## [Written request]
Every line from the one with "doc.recompute()" to the one with "record = json.load(file)", including those two, is to be copied exactly; all other lines of the entries below are left out.

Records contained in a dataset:
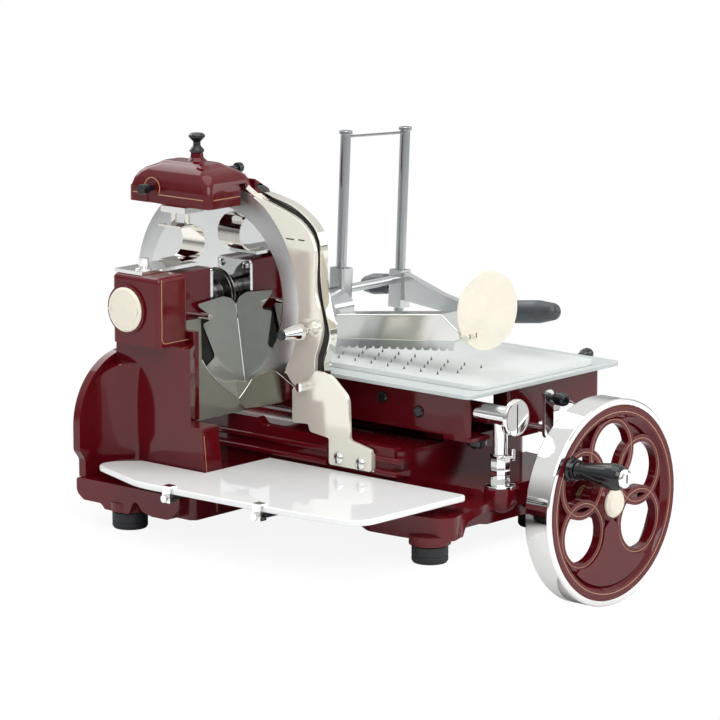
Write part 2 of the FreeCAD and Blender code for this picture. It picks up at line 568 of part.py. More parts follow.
def press():
    posts = [rod(lean_at(getattr(s, x), -1), "lean", "post_radius", long + " + 1")
             for x, long in (("post_left_x", "post_long"), ("post_right_x", "post_long - 7"))]
    posts += [rod(lean_at(s.post_left_x, s.post_long - 5), "lean", 9, 6),
              rod(lean_at(s.post_right_x, s.post_long - 12), "lean", 9, 6)]
    x, y, z = lean_at(s.post_left_x, s.post_long - 9)
    strap = block((x, y - 6, z), 123, 12, 2, "lean")
    node("press_posts", cut(fuse(*posts, strap), block((100, -120, 190), 200, 60,
                                                       "table_low + table_thick - 190")))
    left = soften(block((lean_at(s.post_left_x, 58)[0] - 12, "post_y - 13", lean_at(0, 58)[2]),
                        24, 26, 48, "lean"), 5, lambda edge: edge.Length > 40)
    right = block((lean_at(s.post_right_x, 36)[0] - 10, "post_y - 11", lean_at(0, 36)[2]),
                  20, 22, 52, "lean")
    bar = rod((154, "post_y", 280), "x", 6, 106)
    arm = plate("YZ", 262, 12, [(-98, 291), (-98, 252), (-240, 238, 4), (-244, 252, 6),
                                (-170, 268, 60)])
    reach = plate("YZ", 100, 38, [(-82, 294, 10), (-122, 270, 14), (-122, 226, 4), (-104, 226, 4),
                                  (-96, 252, 10), (-82, 266)])
    bores = [rod((*lean_at(getattr(s, x), -1)[:2], lean_at(0, -1)[2]), "lean",
                 "post_radius + running_gap", 320) for x in ("post_left_x", "post_right_x")]
    front_at, rear_at = (268, -238, 251), (268, -80, 271.5)
    tangs = [rod(front_at, "raised", 5, 26), rod(rear_at, "lowered", 5, 14)]
    node("press_frame", cut(fuse(left, right, bar, arm, reach, *tangs), *bores))
    front = turned(front_at, "raised", (5, 7), (8, 7), (12, 20), (15.5, 60), (15.5, 100),
                   (11, 128), (0, 136), (0, 30), (5, 30))
    rear = turned(rear_at, "lowered", (5, 3), (11, 3), (14, 12), (14.5, 36), (10, 54), (0, 58),
                  (0, 16), (5, 16))
    node("press_grip", group(front, rear))
    wedge = plate("YZ", 86, 34, [(-122, 226), (-122, 248, 4), (-136, 260, 6), (-318, 282, 5),
                                 (-348, 262), (-348, 252), (-342, 248)])
    node("press_plate", wedge)
    comb = [(-126, 226.4), (-340, 247.6)]
    count = 15
    for i in range(count):
        y = -340 + i * 214 / count
        z = 247.4 - i * 21.2 / count
        comb += [(y + 2, z - 12), (y + 9, z - 13), (y + 12.5, z - 9)]
    node("press_comb", plate("YZ", 88, 2, comb))
    disc = rod((134, -355.5, 285), "faced", "press_disc", 3)
    studs = [rod((x, -348, 257), "-y", 4, 14) for x in (93, 106)]
    node("press_disc", fuse(disc, *studs))


# A skin through rounded rectangles, each (height, inset, corner radius) inside the cap's skirt
def domed(*levels):
    loft = doc.addObject("Part::Loft", "Loft")
    sections = []
    for high, inset, radius in levels:
        x0, y0 = s.cap_left + inset, s.cap_front + inset * 1.2
        x1, y1 = s.cap_left + s.cap_wide - inset, s.cap_front + s.cap_long - inset * 1.2
        level = doc.addObject("Sketcher::SketchObject", "Level")
        outline(level, [(x0, y0, radius), (x1, y0, radius), (x1, y1, radius), (x0, y1, radius)])
        sections.append(place(level, (0, 0, high)))
    loft.Sections, loft.Solid, loft.Ruled = sections, True, False
    return loft


def skirt(inset, high):
    return soften(block((f"cap_left + {inset}", f"cap_front + {inset}",
                         f"cap_low - {inset / 3}"), f"cap_wide - 2*{inset}",
                        f"cap_long - 2*{inset}", high), 10 - inset, upright)


def roof(inset, rise):
    return domed((430 + rise * 1.4, 6 + inset, 10), (440 + rise, 7 + inset, 10),
                 (449 + rise, 9 + inset, 11), (455 + rise, 15 + inset, 13),
                 (460 + rise, 24 + inset, 12), (464 + rise, 34 + inset, 6))


def sharpener():
    foot = block((-168, -22, 332), 106, 50, 5)
    screw = turned((-150, -8, 337), "z", (0, 0), (11, 0), (11, 2), (6, 3), (7, 5), (7, 15), (0, 16))
    node("sharpener_base", fuse(foot, screw))
    curl = cut(rod((-62, -14, 361.5), "y", 24.5, 40), rod((-62, -14, 361.5), "y", 22, 40),
               block((-100, -14, 330), 38, 40, 60))
    flats = [block((-86, -14, z), 26, 40, 2.5) for z in (337, 383.5)]
    pins = [rod((-65, y, 386), "z", 3.5, 34) for y in (-6, 18)]
    node("sharpener_bracket", fuse(curl, *flats, *pins))
    beam = block((-80, -16, 402), 56, 44, 8)
    mast = block((-32, 2, 402), 8, 28, 39)
    bridge = block((-32, 2, 437.2), 43.5, 28, 3.8)
    hanger = block((8.1, 2, 416), 3.4, 28, 25)
    bores = [rod((-65, y, 380), "z", "3.5 + running_gap", 50) for y in (-6, 18)]
    axles = [rod((-40, 16, 422), "x", "3 + running_gap", 20),
             rod((5, 16, 426), "x", "3 + running_gap", 10)]
    node("stone_holder", cut(fuse(beam, mast, bridge, hanger), *bores, *axles))
    node("grinding_stone", turned((-32, 16, 422), "x", (0, 0), (3, 0), (3, 10), (13, 12),
                                  (13, 21), (0, 21)))
    node("honing_stone", turned((12, 16, 426), "-x", (0, 0), (3, 0), (3, 4), (10, 5), (10, 9),
                                (0, 9)))
    shell = [fuse(skirt(0, "cap_skirt"), roof(0, 0)), fuse(skirt(3, "cap_skirt - 2"), roof(3, -3))]
    visor = plate("XZ", s.cap_front, 118, [(18, 424), (18, 442), (46, 426, 4), (46, 417, 1),
                                           (43, 417, 1), (43, 422, 3), (19, 435), (19, 424)])
    ends = [plate("XZ", y, 2, [(18, 418), (18, 442), (46, 426, 4), (46, 417)])
            for y in (s.cap_front, s.cap_front + 116)]
    slot = block((-10, "cap_front - 1", "cap_low - 1"), 14, 15, 28)
    bores = [rod((-76, 51, 430), "x", "4 + running_gap", 20),
             rod((-6, -10, 452), "x", "4 + running_gap", 36),
             rod((-22, 16, 455), "z", "5 + running_gap", 30)]
    recess = [rod(("cap_left - 1", 51, 430), "x", 9, 2.2),
              block(("cap_left - 1", 42, "cap_low - 1"), 2.2, 18, 21)]
    neck = turned((-22, 16, 458), "z", (0, 0), (16, 0), (14, 6), (9, 11), (8, 18), (0, 18))
    hood = rod(("cap_left", 51, 430), "x", 12, 8)
    shape = fuse(cut(fuse(shell[0], visor, *ends, neck), shell[1], slot), hood)
    node("sharpener_cap", cut(shape, *bores, *recess))
    node("sharpener_knob", turned((-22, 16, 442), "z", (0, 0), (5, 0), (5, 34), (9.5, 34), (10, 37),
                                  (5, 43), (5, 48), (11, 54), (11, 57), (8, 59.5), (0, 59.5)))
    node("grinding_button", turned((-94, 51, 430), "x", (0, 0), (7, 0), (7, 12), (4, 12), (4, 32),
                                   (6, 32), (6, 34), (0, 34)))
    node("honing_button", turned((36, -10, 452), "-x", (0, 0), (6, 0), (7, 2), (7, 9), (4, 9),
                                 (4, 34), (0, 34)))


def guards():
    bore = [(s.lock_y, s.lock_z, 5 + s.running_gap)]
    shape = plate("YZ", "gauge_left", "gauge_thick",
                  [(-78, 434, 6), (-132, 421, 20), (-170, 410, 24), (-197, 380, 28),
                   (-198, 345, 60), (-214, 268, 10), (-212, 244, 10), (-190, 232, 12),
                   (-205, 206, 14), (-203, 178, 12), (-172, 170, 10), (-152, 190, 16),
                   (-142, 212), (-60, 300), (-60, 432)], bore)
    ring_cut = taper(("gauge_left - 0.01", 0, "blade_axis_z"), "x", 166, 153, "gauge_thick + 0.02")
    node("gauge_plate", cut(shape, ring_cut))
    post = plate("YZ", -29, 6, [(-176, 204, 6), (-206, 208, 6), (-246, 203, 14), (-260, 182, 16),
                                (-260, 122, 8),
                                (-298, 110, 6), (-298, 84, 4), (-222, 84, 4), (-222, 118, 6),
                                (-160, 128, 4), (-156, 160, 8), (-166, 180, 8)])
    foot = block((-23, -298, 86), 3, 76, 24)
    node("support_bracket", fuse(post, foot))
    leaf = [(-102, 289, 6), (-54, 296, 12), (-27, 276, 14), (-20, 227), (-9.5, 178, 3),
            (-30, 181), (-60, 209), (-82, 235), (-104, 262, 4), (-92, 270, 5), (-104, 279, 3)]
    hole = [(-80, 270, 4)]
    node("slice_deflector", plate("XZ", -57, "sheet", leaf, hole))
    apron = plate("XZ", -53, "sheet", [(-107, 280, 6), (-107, 156, 4), (-112, 148, 3),
                                       (-112, 136.5), (-9.5, 134.5, 3), (-9.5, 141), (-57, 178, 120),
                                       (-97, 226, 30), (-92, 256, 8), (-66, 260, 6), (-66, 280, 8)],
                  hole)
    lip = block((-111, -64, 136.5), 46, 13, "sheet")
    node("lower_deflector", fuse(apron, lip))
    node("blade_guard", plate("YZ", -23, "sheet", [(-53, 150), (-70, 140, 4), (-158, 158, 8),
                                                   (-160, 180, 8), (-120, 200, 20), (-70, 176, 20),
                                                   (-53, 176)]))
    taper_grip = [(0, 0), (7, 0), (9, 3), (9, 20), (6.5, 44), (5, 44), (5, 78), (7, 78), (7, 104),
                  (5, 106), (0, 106)]
    node("gauge_lock", turned((-73, "lock_y", "lock_z"), "x", *taper_grip))


def tray():
    edge = [(-152, -118), (-152, -5, 6), (-178, 20, 10), (-207, 30, 20), (-250, -90, 120),
            (-246, -300, 400), (-234, -456, 36), (-27, -459, 8), (-27, -118)]
    node("receiving_tray", plate("XY", "tray_low", "tray_thick", edge))
    arms, clips = [], []
    for y, x in ((-145, -247), (-300, -245)):
        arms.append(taper((x + 6, y, 67), "x", 4, 6, -20 - x - 6))
        clips += [block((x - 6, y - 7, 62), 12, 14, 4)]
        clips += [block((x - 6, y - 7, 62), 3, 14, 22), block((x - 6, y - 7, 81), 13, 14, 3)]
        clips += [rod((x - 6, y, 68), "-x", 5, 5)]
    node("tray_arms", group(*arms))
    node("tray_clips", group(fuse(*clips[:4]), fuse(*clips[4:])))


def regulator():
    collar = turned(("regulator_x", "regulator_y", "apron_z"), "z", (0, 0), (20, 0), (20, 3),
                    (10, 5), (10, 42), (9.5, 44), (9.5, 88), (0, 88))
    corners = [(s.regulator_x + 13.5 * math.cos(math.pi * (k + 0.5) / 4),
                s.regulator_y + 13.5 * math.sin(math.pi * (k + 0.5) / 4)) for k in range(8)]
    nut = plate("XY", "apron_z + 4", 38, corners)
    head = rod(("regulator_x", -463, "head_z"), "y", "head_radius", 85)
    lever = rod(("regulator_x", "regulator_y", 108), "x", 3, 26)
    tip = rod(("regulator_x + 26", "regulator_y", 104), "z", 3, 16)
    node("regulator_post", fuse(collar, nut, head, lever, tip))
    node("regulator_dial", turned(("regulator_x", -463.3, "head_z"), "-y", (0, 0), (24.6, 0),
                                  (24.6, 4), (23, 5.5), (21, 5), (0, 5)))


for make in (bed, feet, column, housing, drive_bushes, blade, chain, drive, flywheel, carriage,
             meat_table, feed_crank, press, sharpener, guards, tray, regulator):
    make()

doc.recompute()
for thing in doc.Objects:
    if {"Invalid", "Error"} & set(thing.State):
        raise SystemExit(f"{thing.Label} failed: {thing.State}")
os.makedirs("parts", exist_ok=True)
for thing in nodes:
    if thing.Shape.isNull() or not thing.Shape.isValid():
        raise SystemExit(f"{thing.Label} has no valid shape")
for thing in nodes:
    thing.Shape.exportStep(f"parts/{thing.Label}.step")
print(len(nodes), "nodes")
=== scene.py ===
import json
import math
import bmesh
import bpy
from mathutils import Matrix, Vector


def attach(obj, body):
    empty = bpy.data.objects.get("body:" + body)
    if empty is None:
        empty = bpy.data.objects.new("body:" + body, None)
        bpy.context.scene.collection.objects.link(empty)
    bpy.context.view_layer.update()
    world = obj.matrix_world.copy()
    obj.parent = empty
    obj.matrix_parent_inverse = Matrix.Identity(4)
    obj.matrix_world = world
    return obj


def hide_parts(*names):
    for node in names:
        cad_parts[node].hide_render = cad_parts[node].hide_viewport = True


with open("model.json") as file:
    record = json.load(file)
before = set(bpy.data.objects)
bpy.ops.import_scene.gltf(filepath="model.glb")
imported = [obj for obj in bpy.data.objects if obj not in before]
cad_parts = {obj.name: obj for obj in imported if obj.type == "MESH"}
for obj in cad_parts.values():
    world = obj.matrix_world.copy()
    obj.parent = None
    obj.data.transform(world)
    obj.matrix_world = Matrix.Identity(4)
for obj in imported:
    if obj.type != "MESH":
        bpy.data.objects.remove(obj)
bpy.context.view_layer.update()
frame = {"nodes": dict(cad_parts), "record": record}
cadNodes = frame["nodes"]
mm = 0.001
print("frame loaded:", len(cadNodes), "nodes")


view = {"azimuth": -48.7, "elevation": 10.95, "lens": 200, "distance": 5.36,
        "bladeAxis": (0, 0, 0.286), "bladePixel": (218.0, 292.0), "frame": 720, "focal": 4000}


def placeCamera():
    a, e = math.radians(view["azimuth"]), math.radians(view["elevation"])
    back = Vector((math.sin(a) * math.cos(e), -math.cos(a) * math.cos(e), math.sin(e)))
    right = (-back).cross(Vector((0, 0, 1))).normalized()
    up = right.cross(-back)
    px, py = view["bladePixel"]
    half = view["frame"] / 2
    ray = -back * view["focal"] + right * (px - half) - up * (py - half)
    data = bpy.data.cameras.new("camera")
    data.lens, data.sensor_width = view["lens"], 36
    data.clip_start, data.clip_end = 0.1, 60
    camera = bpy.data.objects.new("camera", data)
    camera.rotation_mode = "QUATERNION"
    camera.rotation_quaternion = (-back).to_track_quat("-Z", "Y")
    camera.location = Vector(view["bladeAxis"]) - ray / view["focal"] * view["distance"]
    bpy.context.scene.collection.objects.link(camera)
    bpy.context.scene.camera = camera


def newMaterial(name):
    material = bpy.data.materials.new(name)
    material.use_nodes = True
    material.node_tree.nodes.clear()
    return material, material.node_tree


stage = {"counterFront": -0.478, "counterDepth": 1.6, "counterWide": 5.0, "floor": -0.115,
         "white": 0.83, "glow": 0.9,
         "fades": (("X", -0.32, -0.6), ("X", 0.32, 0.6), ("Y", 0.12, 0.4), ("Y", -0.43, -0.47))}


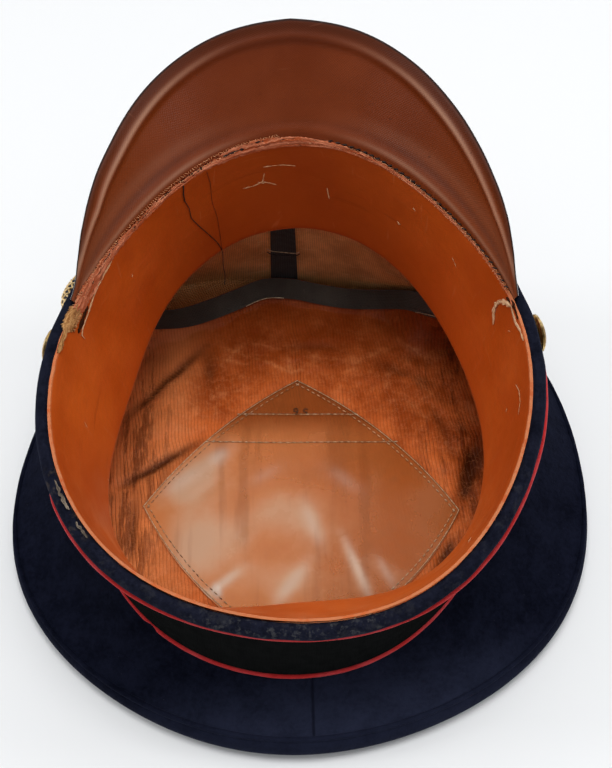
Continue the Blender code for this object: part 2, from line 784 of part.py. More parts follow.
def main():
    clear_scene()
    navy = make_material("navy_wool", (0.016, 0.018, 0.055), 0.95)
    strip = make_material("navy_strip", (0.014, 0.017, 0.045), 0.9)
    black = make_material("black_trim", (0.006, 0.007, 0.007), 0.85)
    red = make_material("red_piping", (0.50, 0.03, 0.025), 0.8)
    leather = make_material("brown_leather", (0.36, 0.09, 0.018), 0.5)
    lacquer = make_material("visor_lacquer", (0.12, 0.03, 0.010), 0.3)
    oilcloth = make_material("oilcloth_lining", (0.32, 0.10, 0.025), 0.55)
    celluloid = make_material("celluloid", (0.55, 0.30, 0.15), 0.25)
    canvas = make_material("brown_canvas", (0.14, 0.06, 0.018), 0.9)
    tape = make_material("black_tape", (0.012, 0.011, 0.009), 0.8)
    stay = make_material("black_stay", (0.008, 0.008, 0.008), 0.7)
    braid = make_material("gold_braid", (0.55, 0.36, 0.12), 0.45, 0.6)
    brass = make_material("brass_button", (0.60, 0.40, 0.14), 0.35, 1.0)

    make_crown_top(navy)
    make_crown_side(navy)
    make_crown_welt(navy)
    make_band_core(strip)
    make_band_trim(black)
    make_piping("piping_lower", EDGE_STRIP, red)
    make_piping("piping_upper", BAND_HEIGHT, red)
    make_sweatband(leather)
    make_lining(oilcloth)
    make_sweat_shield(celluloid)
    make_front_canvas(canvas)
    make_lining_tape(tape)
    make_front_stay(stay)
    make_visor(lacquer)
    make_chin_cord(braid)
    make_button("button_right", BUTTON_RIGHT_AT, brass)
    make_button("button_left", BUTTON_LEFT_AT, brass)


main()
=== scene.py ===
"""The dressed visor cap: fine cloth, leather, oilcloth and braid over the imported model, in metres."""

from math import acos, atan2, cos, degrees, exp, hypot, pi, radians, sin

import bmesh
import bpy
import numpy as np
from mathutils import Matrix, Vector
from mathutils.noise import noise


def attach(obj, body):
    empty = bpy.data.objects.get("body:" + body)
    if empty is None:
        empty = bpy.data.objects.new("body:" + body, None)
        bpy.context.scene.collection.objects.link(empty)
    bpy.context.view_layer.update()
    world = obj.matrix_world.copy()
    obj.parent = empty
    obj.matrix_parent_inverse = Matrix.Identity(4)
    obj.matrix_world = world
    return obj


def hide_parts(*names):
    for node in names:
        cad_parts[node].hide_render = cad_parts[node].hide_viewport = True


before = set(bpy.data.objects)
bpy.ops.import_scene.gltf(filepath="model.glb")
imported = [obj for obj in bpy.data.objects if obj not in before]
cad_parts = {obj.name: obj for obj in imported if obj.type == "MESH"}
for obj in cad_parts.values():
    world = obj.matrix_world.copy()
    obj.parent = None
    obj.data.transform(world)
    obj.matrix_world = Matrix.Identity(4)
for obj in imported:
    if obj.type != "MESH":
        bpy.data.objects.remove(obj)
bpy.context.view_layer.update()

# Camera
CAMERA_PLACE = (0.0047, -0.30125, 0.4456)
CAMERA_DIP = 51.514  # degrees below the horizon
CAMERA_ROLL = -1.8296
LENS = 61.16
SENSOR = 36.0

# Light: the side of the room that stays dark in reflections, how bright the room is, and lamps with
# their place, size, power and whether they are seen in reflections
DARK_SIDE = (0.0, -0.79, 0.613)
ROOM = 0.56
LAMPS = (
    ("lamp_opening", (0.05, -0.02, 1.36), 0.7, 9.0, False),
    ("lamp_above", (0.0, 0.60, 1.15), 1.0, 1.4, True),
    ("lamp_left", (-1.1, 0.10, 0.8), 0.30, 2.4, True),
    ("lamp_right", (1.1, 0.10, 0.8), 0.30, 2.4, True),
)

# Sizes of the solids, as in their source
HEAD_WIDTH = 0.1660
HEAD_LENGTH = 0.1828
BAND_HEIGHT = 0.0493
BAND_WALL = 0.0034
BAND_TAPER = 0.0031
EDGE_STRIP = 0.0077
STRIP_BULGE = 0.0020
TRIM = 0.0012
PIPING = 0.0020
CROWN_WIDTH = 0.2310
CROWN_LENGTH = 0.2368
CROWN_ROLL = 0.0053
FRONT_RISE = 0.0635
REAR_RISE = 0.0221
CLOTH = 0.0018
CROWN_SAG = 0.0022
WELT = 0.0020
LEATHER = 0.0012
SWEATBAND_WIDTH = 0.0459
SWEATBAND_LEAN = 0.0079
LINING = 0.0010
CANVAS = 0.0010
CANVAS_HALF = 56.0
CANVAS_FADE = 12.0
CORNER_FADE = 24.0
FOOT_RUN = 0.9
TAPE_THICK = 0.0008
TAPE_WIDTH = 0.0090
TAPE_START = 33.0
TAPE_END = 147.0
STAY_WIDTH = 0.0110
STAY_THICK = 0.0015
STAY_OFFSET = -0.0033
STAY_CLEAR = 0.0010
STAY_BEHIND_TAPE = 0.0045  # how far the stay goes down behind the tape
SHIELD_WIDTH = 0.1260
SHIELD_LENGTH = 0.1320
SHIELD_THICK = 0.0005
SHIELD_BACK = 0.0137
SHIELD_TURN = -3.0
SHIELD_BOWS = (0.13, 0.125, 0.15, 0.20)  # upper right, upper left, lower left, lower right edge
VISOR_LENGTH = 0.0446
VISOR_THICK = 0.0016
VISOR_SLOPE = 45.0
VISOR_END_SLOPE = 84.0
VISOR_ROOT = 0.8
VISOR_MIDDLE = 88.5
VISOR_RELIEF = 0.0009
RIDGE_INSET = 0.0080
CORD = 0.0044
CORD_SLACK = 0.0050
CORD_SPREAD = 0.0130
BUTTON_WIDTH = 0.0140
BUTTON_HEIGHT = 0.0030
SHANK = 0.0030
BUTTON_RIGHT_AT = 9.0
BUTTON_LEFT_AT = 171.0
GAP = 0.0003
LOOSE = 0.0005
FLAT_SHARES = (0, 0.6)
ROLL_SHARES = (0, 0.25, 0.5, 0.75, 1)
SIDE_SHARES = (0, 0.15, 0.4, 0.7, 1)
LEAN_POWER = 1.3
FREE_EDGE_DROP = 0.13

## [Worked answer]
doc.recompute()
for thing in doc.Objects:
    if {"Invalid", "Error"} & set(thing.State):
        raise SystemExit(f"{thing.Label} failed: {thing.State}")
os.makedirs("parts", exist_ok=True)
for thing in nodes:
    if thing.Shape.isNull() or not thing.Shape.isValid():
        raise SystemExit(f"{thing.Label} has no valid shape")
for thing in nodes:
    thing.Shape.exportStep(f"parts/{thing.Label}.step")
print(len(nodes), "nodes")
=== scene.py ===
import json
import math
import bmesh
import bpy
from mathutils import Matrix, Vector


def attach(obj, body):
    empty = bpy.data.objects.get("body:" + body)
    if empty is None:
        empty = bpy.data.objects.new("body:" + body, None)
        bpy.context.scene.collection.objects.link(empty)
    bpy.context.view_layer.update()
    world = obj.matrix_world.copy()
    obj.parent = empty
    obj.matrix_parent_inverse = Matrix.Identity(4)
    obj.matrix_world = world
    return obj


def hide_parts(*names):
    for node in names:
        cad_parts[node].hide_render = cad_parts[node].hide_viewport = True


with open("model.json") as file:
    record = json.load(file)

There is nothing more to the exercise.